▸ **Data provided**:
..............................
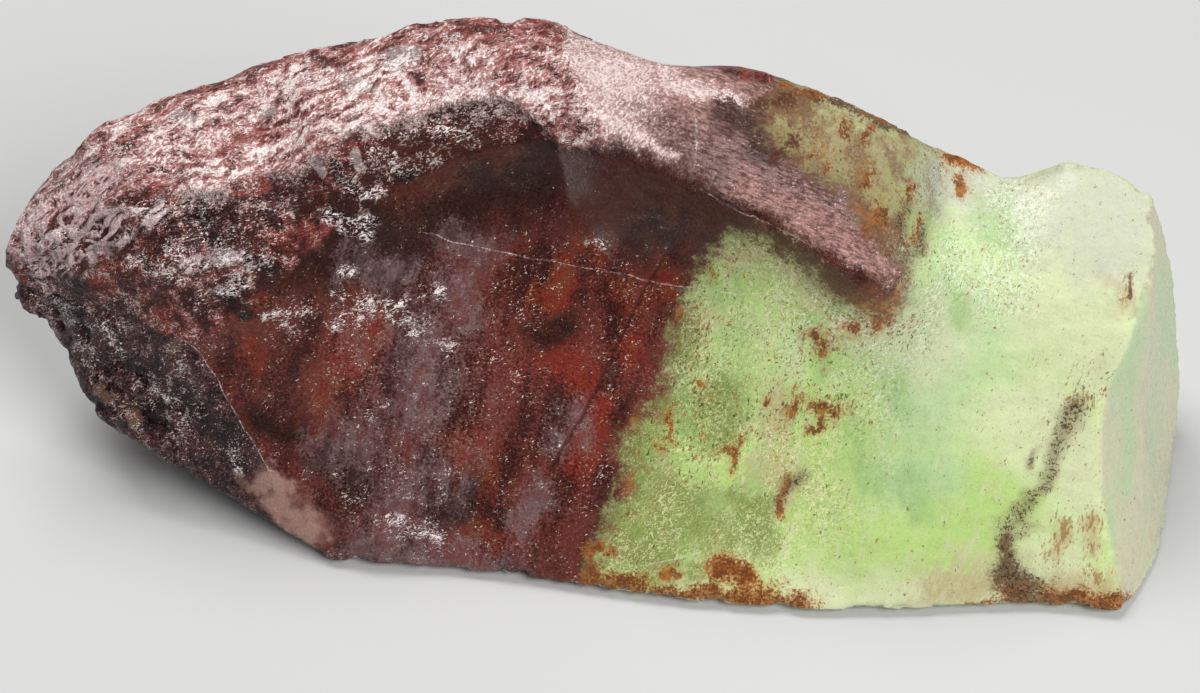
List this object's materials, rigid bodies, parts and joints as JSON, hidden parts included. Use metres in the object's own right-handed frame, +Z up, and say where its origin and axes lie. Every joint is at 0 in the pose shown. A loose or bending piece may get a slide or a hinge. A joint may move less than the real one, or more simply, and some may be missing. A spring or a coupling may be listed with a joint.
{
  "type": "raw calcite lump",
  "caption": "Raw lump of red and green calcite: a rough, unpolished, waxy stone with an undercut brow and a broken right end, resting on its flat underside.",
  "frame": {"origin": "centre of the bounding box, on the surface that the stone rests on", "axes": "+X along the stone, from its blunt red end to its broken green end; -Y is the broad front face; +Z is up"},
  "size_m": [0.129, 0.0594, 0.0463],
  "materials": {
    "calcite": "waxy, acid-etched red and pale green calcite, partly glassy"
  },
  "bodies": {
    "root": {"calcite": "calcite"}
  },
  "joints": []
}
..............................
▸ **Goal**: Reproduce the entire listing word for word.

▸ **Worked solution**:
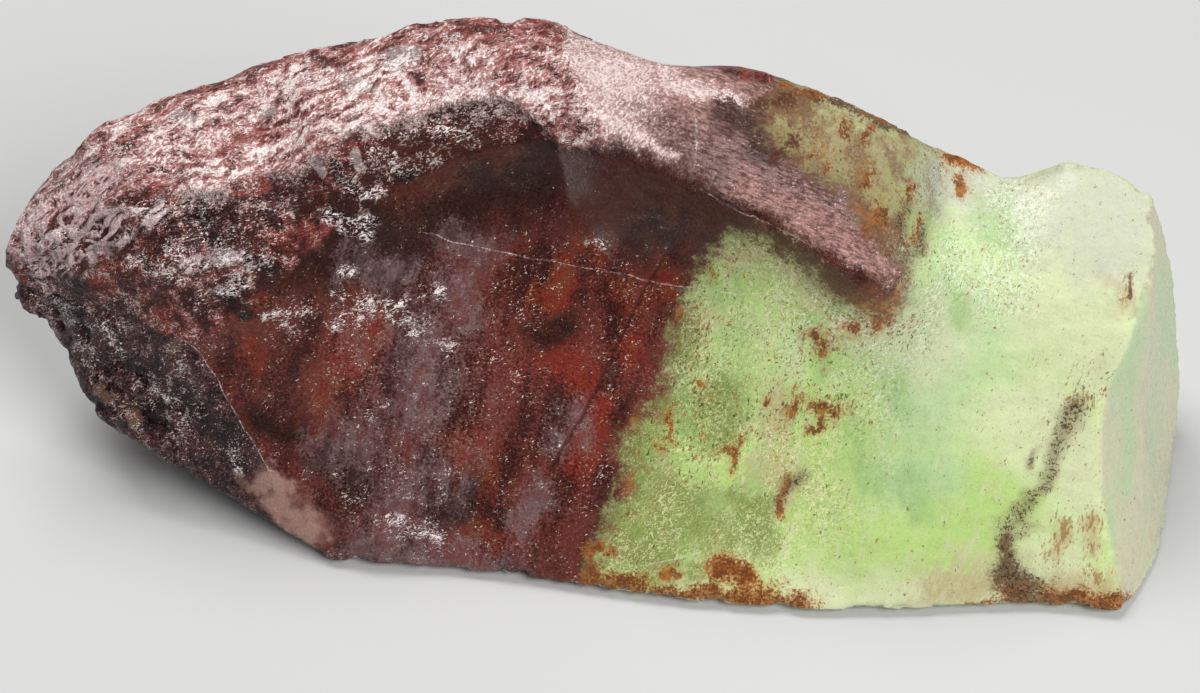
List this object's materials, rigid bodies, parts and joints as JSON, hidden parts included. Use metres in the object's own right-handed frame, +Z up, and say where its origin and axes lie. Every joint is at 0 in the pose shown. A loose or bending piece may get a slide or a hinge. A joint may move less than the real one, or more simply, and some may be missing. A spring or a coupling may be listed with a joint.
{
  "type": "raw calcite lump",
  "caption": "Raw lump of red and green calcite: a rough, unpolished, waxy stone with an undercut brow and a broken right end, resting on its flat underside.",
  "frame": {"origin": "centre of the bounding box, on the surface that the stone rests on", "axes": "+X along the stone, from its blunt red end to its broken green end; -Y is the broad front face; +Z is up"},
  "size_m": [0.129, 0.0594, 0.0463],
  "materials": {
    "calcite": "waxy, acid-etched red and pale green calcite, partly glassy"
  },
  "bodies": {
    "root": {"calcite": "calcite"}
  },
  "joints": []
}